Coleman smiles. "I never, ever thought there was a possibility that I would sell this. But a lady in Atherton bought it."
Another painting, "Duck," proved so controversial that it sparked an art-league board meeting. It shows the artist in the bath, his feet, legs and genitals showing. A toy duck floats in the water.
"I think the reason it was objected to is because it's a male nude. You see female nudes everywhere," Coleman says.
Over time, Coleman did more landscapes of the California hills, sometimes en plein air, sometimes from photos or sketches. Ever since his family moved to Walnut Creek when he was in the eighth grade, he's been drawn to those hills. He used to be a regular cyclist, and still sometimes hikes with his wife, Karoline.

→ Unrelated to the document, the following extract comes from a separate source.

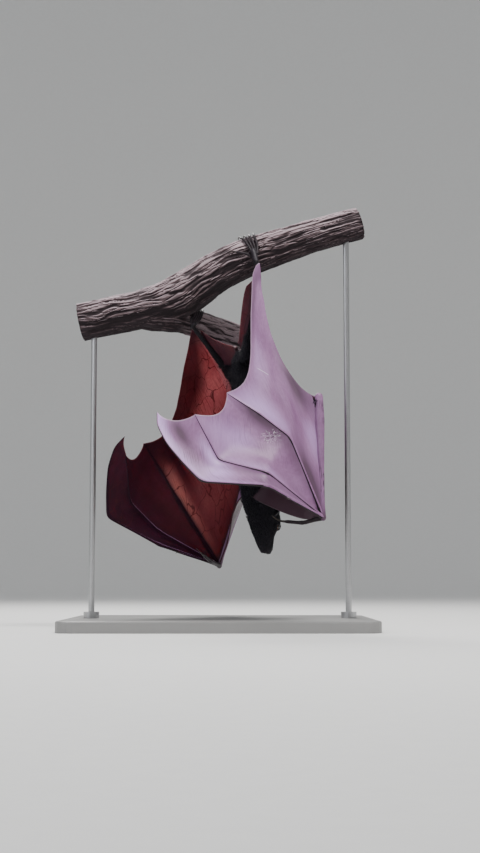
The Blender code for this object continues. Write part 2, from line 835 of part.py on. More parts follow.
def build_wing(side, flesh_tools, leg_tools, neck_tools):
    j = wing_joints(side)
    arm_path = [j["shoulder"], lerp(j["shoulder"], j["elbow"], 0.5), j["elbow"]]
    arm_radii = [(0.0, 0.0135), (0.5, 0.0100), (1.0, 0.0068)]
    fore_path = [lerp(j["elbow"], j["wrist"], k / 6) for k in range(7)]
    fore_radii = [(0.0, 0.0068), (0.2, 0.0082), (0.6, 0.0050), (0.9, 0.0040), (1.0, 0.0052)]

    upper = tube(f"upper_arm_{side}", arm_path, arm_radii, fur(), 10)
    upper_tool = as_cutter(tube(f"cut_upper_arm_{side}", arm_path, arm_radii, fur(), 10, GAP))
    boolean(upper, flesh_tools)
    fore = tube(f"forearm_{side}", fore_path, fore_radii, bare_skin(), 8)
    fore_tool = as_cutter(tube(f"cut_forearm_{side}", fore_path, fore_radii, bare_skin(), 8, GAP))
    boolean(fore, [upper_tool])

    finger_tools = {}
    cut_by = [fore_tool]
    chains = {}
    for n in (3, 5, 4):
        chains[n] = finger_chain(side, j, n)
        first = {3: 0.0, 4: 0.008, 5: 0.006}[n]
        path = list(chains[n])
        path[0] = path[0] + (path[1] - path[0]).normalized() * first
        finger = tube(f"finger_{n}_{side}", path, FINGER_RADII, bare_skin(), 5)
        finger_tools[n] = as_cutter(tube(f"cut_finger_{n}_{side}", path, FINGER_RADII, bare_skin(), 5, GAP))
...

Coleman usually doesn't paint the other places he's been, though the palette would be broad. In 1964, a taste for change led him to a job as a diplomatic courier for the U.S. Department of State, based in Germany. He'd carry sealed bags with secret materials to Cairo and then Ethiopia, or to Beirut, or to Cold War Moscow. Coleman remembers the Russian guards on the trains, with long coats and machine guns, German shepherds sniffing under the cars. "It was so cool."
Coleman met Karoline, who is from Germany, and they lived in Belgium when their children were young. They still make regular trips overseas.
Nowadays, Coleman spends much of his time painting, and not much on marketing his art. "Things kind of happen by accident," he says. Sometimes he knows another artist who's shown at a gallery, and that gives him an in; or people buy paintings through his website.
"I'd like to keep seeing growth in my work, to say: 'That's interesting. That's new,'" he says. "When I was starting out, I wanted to be nationally known. Now I just want to see positive change, to feel what I'm doing is worthwhile."
He grins. "It doesn't hurt that this pays for our travel to Europe."
Gary Coleman's landscapes are on display through June 18 at the Mountain View Center for the Performing Arts at 500 Castro St., with a few at nearby City Hall. The lobby show is free and open to the public Monday, Wednesday and Friday from noon to 1 p.m., and one hour before performances in the center. Go to mvcpa.com.